Welcome to my world... Shot a 72 on a Par 71 last summer but it's been steadily down hill and flat since then. Swapped club and teacher and hopefully on the way back.

To the OP, great job, threads like this are an inspiration to those of us struggling...


A

Sent from my XQ-AT51 using Tapatalk
I think both of your comments point to something that has been huge in my journey to improving the mental part of the game for me, has always been the biggest struggle. When I’ve had a good route, I go out the next round, expecting to do the same or better. That would absolutely destroy me. I can confidently say the thing that I have improved the most on is letting go of a good or bad round.

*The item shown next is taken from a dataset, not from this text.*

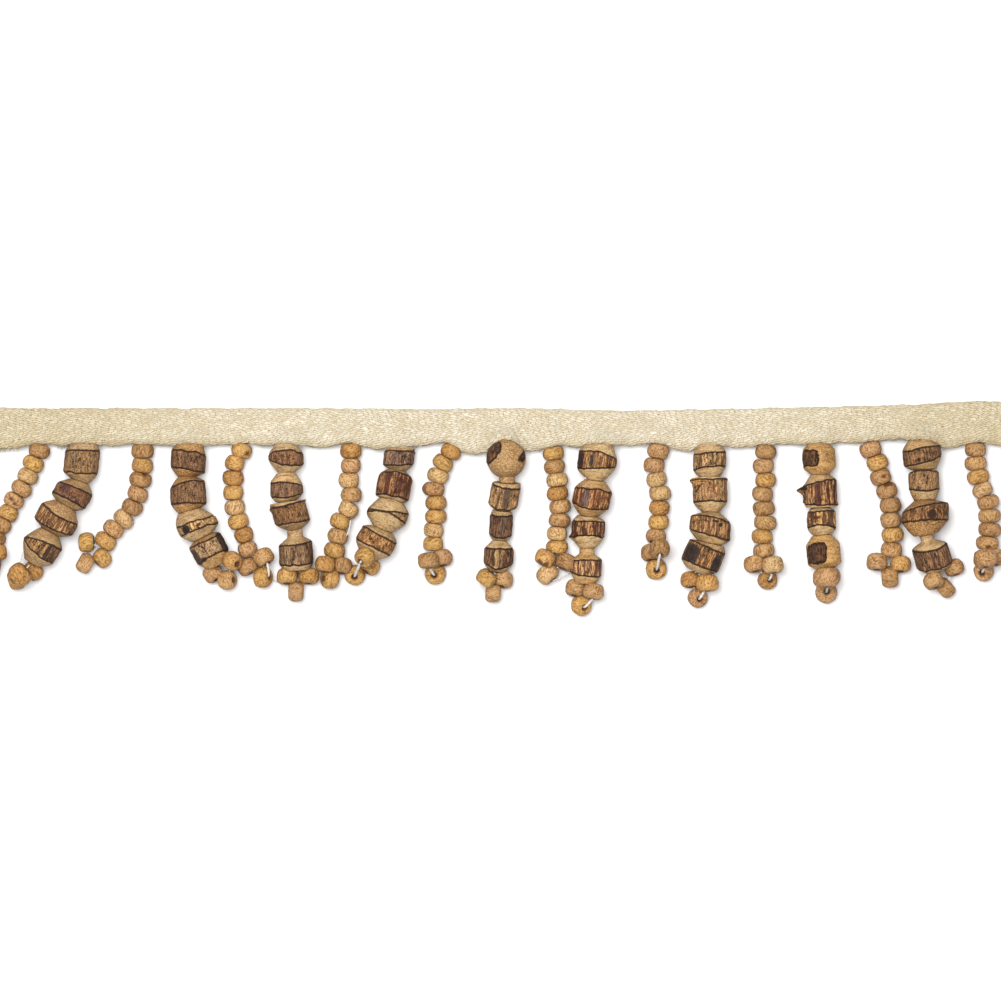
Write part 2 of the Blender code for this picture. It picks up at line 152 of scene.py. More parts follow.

Every round is a new one, and I go into it with zero expectations on the score. I really tried to focus on doing what I’ve been working on. It’s not always easy, but it seems to be working for me.
 
I think both of your comments point to something that has been huge in my journey to improving the mental part of the game for me, has always been the biggest struggle. When I’ve had a good route, I go out the next round, expecting to do the same or better. That would absolutely destroy me. I can confidently say the thing that I have improved the most on is letting go of a good or bad round.

Every round is a new one, and I go into it with zero expectations on the score. I really tried to focus on doing what I’ve been working on. It’s not always easy, but it seems to be working for me.

Being consistent is consistently the hardest thing. I like your mindset and have tried it with mixed results, which tells me my mind isn't working in solidarity with the strategy. Something that was pointed out to me recently by a former D1 college golfer who also happens to be my fitter is that while I think I'm doing course management, I'm not doing the course management. Example: Par 5, dogleg left, I hit a drive that fades right. Instead of taking something that leaves me 150 in, which has been consistently solid, I take a 3 or 5 wood to try to get within 75 yards or less with more of a chance of duffing a fairway wood, as opposed to an 8-iron. So I need to rethink that, which would result in better course management and better confidence.
 
I’ve got a little over a month left. After today’s round I’m sitting at 9.9. It’s so freaking close I can taste it.

I admittedly haven’t been practicing the last 2 months like I was at the beginning. Instead I’ve been playing a lot more. I need to grind out some good practice sessions in the short game. That’s really been costing me some strokes much more often than I’d like to admit.

I have about a month left to shave those last couple strokes off. It’s going to be hard but I think I can do it. I won’t stop til I cross the finish line.